Mr. Speaker, I am pleased to participate in the debate on Motion No. 230 from my Conservative Party colleague. I am pleased to have the opportunity to share my opinion.
As my colleague said in his speech, he took this measure from the NDP's policy book. He even said that a number of NDP members and our party's leader spoke about the idea of lowering heating costs for Canadians. That said, our new plan is even more ambitious. Our idea of lowering heating costs for Canadians has evolved, so much so that our leader recently announced an even more ambitious measure than the one proposed by my colleague. The measure would lower heating costs at the source, which is the real solution to the problem we are debating today.
Of course heating is essential in Canada with our climate. It is a basic need just like housing. The recently unveiled NDP plan is very clear. We were just talking about it this morning, when we were unveiling our broader plan for the environment and climate change. Our plan would renovate all Canadian homes by 2050 to make them more energy efficient. This solution would allow Canadian homes to save $900 a year. My colleague's proposal, which consists in removing the GST from home energy bills, would save Canadians only $117 a year on average, according to the Parliamentary Budget Officer.
This week, Habitat for Humanity in partnership with Université de Sherbrooke and engineers, announced that they would develop a house using new technologies that would cost on average $8 a month to heat. That is the type of solution we need to be looking at instead of a half measure that simply removes the GST from home energy bills. The Conservatives should have chosen that solution instead of coming up with a half measure and hoping that would solve all our problems. We have to address the problem at the source. Homes have to be more energy efficient. The less energy we need to heat our homes, the more we save. We think that is the best approach.
I know several members and leaders of APCHQ-Estrie back home in Sherbrooke. They told me that they were pretty disappointed when the previous Conservative government cancelled the eco-energy retrofit program, a program that offered savings to Canadians that make energy efficient retrofits. The Conservative government decided to cut that program between 2011 and 2015 in its attempt to balance the budget at all costs.
The Conservatives speak out of both sides of their mouths. Today they are complaining that the cost of heating is too high, but when they had a chance to fix the problem, they went in the opposite direction and cut a program that helped people renovate their home and make it more energy efficient, which reduced their energy bill at the source, not just when they got their bill. This encourages people to be more environmentally conscious.

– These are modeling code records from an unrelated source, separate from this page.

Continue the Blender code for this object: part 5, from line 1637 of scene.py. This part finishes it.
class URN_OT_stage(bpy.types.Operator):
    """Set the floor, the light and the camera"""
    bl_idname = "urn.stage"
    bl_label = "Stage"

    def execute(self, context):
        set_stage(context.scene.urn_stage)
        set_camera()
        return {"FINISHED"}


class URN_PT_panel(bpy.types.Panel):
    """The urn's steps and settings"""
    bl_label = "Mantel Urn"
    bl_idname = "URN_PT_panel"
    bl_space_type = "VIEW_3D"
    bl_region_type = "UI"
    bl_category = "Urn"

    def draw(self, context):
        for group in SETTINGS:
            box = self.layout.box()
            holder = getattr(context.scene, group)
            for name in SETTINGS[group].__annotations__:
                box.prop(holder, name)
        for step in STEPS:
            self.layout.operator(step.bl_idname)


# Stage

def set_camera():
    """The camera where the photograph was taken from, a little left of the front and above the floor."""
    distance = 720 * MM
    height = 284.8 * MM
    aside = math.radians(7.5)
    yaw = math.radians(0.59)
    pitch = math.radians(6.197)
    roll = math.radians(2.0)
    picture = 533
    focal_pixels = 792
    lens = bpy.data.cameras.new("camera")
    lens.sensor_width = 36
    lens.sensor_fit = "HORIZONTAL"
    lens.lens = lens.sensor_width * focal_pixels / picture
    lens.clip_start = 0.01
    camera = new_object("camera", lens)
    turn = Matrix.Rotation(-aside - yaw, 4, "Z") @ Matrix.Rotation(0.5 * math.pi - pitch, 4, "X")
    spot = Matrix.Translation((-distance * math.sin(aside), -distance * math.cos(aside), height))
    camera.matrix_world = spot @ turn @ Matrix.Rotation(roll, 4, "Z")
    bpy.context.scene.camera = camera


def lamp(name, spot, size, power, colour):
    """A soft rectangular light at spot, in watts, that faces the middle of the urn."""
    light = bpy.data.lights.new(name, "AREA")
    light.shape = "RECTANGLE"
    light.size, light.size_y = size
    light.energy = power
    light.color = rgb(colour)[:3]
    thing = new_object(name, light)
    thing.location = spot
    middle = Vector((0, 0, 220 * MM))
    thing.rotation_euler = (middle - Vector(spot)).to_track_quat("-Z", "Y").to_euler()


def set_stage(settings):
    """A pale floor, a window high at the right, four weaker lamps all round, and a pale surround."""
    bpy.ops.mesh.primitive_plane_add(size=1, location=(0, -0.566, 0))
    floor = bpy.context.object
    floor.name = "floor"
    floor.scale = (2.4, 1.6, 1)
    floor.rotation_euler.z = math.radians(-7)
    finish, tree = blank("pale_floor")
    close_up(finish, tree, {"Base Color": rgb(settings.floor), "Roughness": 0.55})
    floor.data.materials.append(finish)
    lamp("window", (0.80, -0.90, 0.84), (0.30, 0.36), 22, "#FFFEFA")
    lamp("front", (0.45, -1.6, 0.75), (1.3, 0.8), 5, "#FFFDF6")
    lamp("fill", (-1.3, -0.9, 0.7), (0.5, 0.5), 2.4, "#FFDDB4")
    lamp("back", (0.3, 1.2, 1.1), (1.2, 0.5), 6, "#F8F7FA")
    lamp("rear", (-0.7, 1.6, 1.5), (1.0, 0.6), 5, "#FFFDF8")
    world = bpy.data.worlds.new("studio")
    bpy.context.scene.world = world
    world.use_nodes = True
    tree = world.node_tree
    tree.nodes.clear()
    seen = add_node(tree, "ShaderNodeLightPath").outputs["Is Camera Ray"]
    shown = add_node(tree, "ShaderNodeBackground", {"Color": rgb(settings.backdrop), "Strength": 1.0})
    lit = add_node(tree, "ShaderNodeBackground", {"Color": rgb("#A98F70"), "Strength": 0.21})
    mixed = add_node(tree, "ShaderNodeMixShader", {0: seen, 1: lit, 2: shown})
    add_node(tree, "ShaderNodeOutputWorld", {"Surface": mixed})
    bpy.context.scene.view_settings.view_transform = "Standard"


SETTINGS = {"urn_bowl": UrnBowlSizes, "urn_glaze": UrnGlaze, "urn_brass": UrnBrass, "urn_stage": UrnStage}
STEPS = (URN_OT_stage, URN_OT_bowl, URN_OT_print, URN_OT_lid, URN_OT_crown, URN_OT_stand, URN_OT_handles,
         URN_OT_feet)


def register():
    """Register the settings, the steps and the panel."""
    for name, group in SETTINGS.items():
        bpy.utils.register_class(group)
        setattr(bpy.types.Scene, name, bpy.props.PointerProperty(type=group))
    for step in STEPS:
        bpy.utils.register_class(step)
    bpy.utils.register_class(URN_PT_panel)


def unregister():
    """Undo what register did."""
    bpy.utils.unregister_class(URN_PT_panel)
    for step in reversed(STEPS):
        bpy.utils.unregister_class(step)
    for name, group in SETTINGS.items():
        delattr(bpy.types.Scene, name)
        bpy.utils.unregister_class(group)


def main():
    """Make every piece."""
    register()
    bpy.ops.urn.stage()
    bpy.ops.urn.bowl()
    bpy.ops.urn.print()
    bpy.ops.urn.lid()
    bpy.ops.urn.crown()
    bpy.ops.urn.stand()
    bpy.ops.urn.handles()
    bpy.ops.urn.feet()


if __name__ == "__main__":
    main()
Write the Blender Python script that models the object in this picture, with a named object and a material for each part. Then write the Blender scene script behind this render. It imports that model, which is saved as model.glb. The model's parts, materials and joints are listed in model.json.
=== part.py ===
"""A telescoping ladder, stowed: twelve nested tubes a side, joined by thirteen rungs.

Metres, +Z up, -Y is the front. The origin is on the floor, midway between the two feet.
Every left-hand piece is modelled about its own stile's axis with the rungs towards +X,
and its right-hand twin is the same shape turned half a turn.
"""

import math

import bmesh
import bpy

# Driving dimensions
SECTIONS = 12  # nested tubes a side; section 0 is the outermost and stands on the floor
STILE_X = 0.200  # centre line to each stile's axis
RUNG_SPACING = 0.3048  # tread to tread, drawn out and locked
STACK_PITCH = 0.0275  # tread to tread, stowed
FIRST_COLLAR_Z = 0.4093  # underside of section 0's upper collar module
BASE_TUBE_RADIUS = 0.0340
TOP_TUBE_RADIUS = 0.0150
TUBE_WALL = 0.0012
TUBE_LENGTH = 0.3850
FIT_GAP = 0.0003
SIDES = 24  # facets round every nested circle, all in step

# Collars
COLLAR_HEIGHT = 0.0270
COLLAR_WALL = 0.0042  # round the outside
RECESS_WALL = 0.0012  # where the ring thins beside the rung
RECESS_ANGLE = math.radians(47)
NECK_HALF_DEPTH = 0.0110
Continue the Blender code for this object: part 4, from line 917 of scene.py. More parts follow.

I would to remind members that buildings, which must be heated and air conditioned, are the third largest source of greenhouse gases. They represent 25% of energy-related emissions. Of the current stock of buildings, 70% will still be in use in 2050. Thus, to reduce current and future emissions, one of the most important steps we can take is to make our housing stock more energy efficient.
There is another aspect of this motion that is disappointing. When I started reading it, it was familiar and was something the NDP had talked about already, up to the last paragraph, paragraph (e). Once again, the Conservatives are trotting out the carbon tax bogeyman. They seem to be fixated on this. They talk about it every day in the House. They mentioned it at the very end of this motion, and it seems like a poison pill to prevent the NDP from supporting it.
As the member said in his speech, these are measures that we presented in the past, but they added the provision to repeal the carbon tax. It would seem that my colleague has managed to ensure that he will not have the support of our party on this issue. In the spirit of co-operation, he should have stuck to the issue of the GST.
That was a little disappointing, so I am going to propose a slight amendment to the motion that will reveal my colleague's true intentions. I am going to propose removing the part about the carbon tax. He can mull that over for the few minutes we have left. We will see if his desire to advance his cause by collaborating with other parties is genuine or if he is just trying to score political points.
Regardless, I think his main intention, gaining traction for his idea, is good. In general, his intentions here are good, but I want to point out that the real solution is reducing at-source energy costs. By merely lowering the final bill after calculating energy consumption, we are not encouraging households to reduce consumption because we are not reducing costs at the source. That means the more energy one consumes, the bigger the discount at the end of the year. Some of my colleagues have already talked about this. The bigger one's house, the more energy it takes to heat, the more it costs and the bigger the annual savings. It is contradictory, in a way. We should be encouraging people to consume less energy, not more.
I am going to propose an amendment that will reveal my colleague's true intentions and show us whether his mindset is one of collaboration or confrontation. I propose that the motion be amended by deleting the words “(e) repeal the Carbon tax”.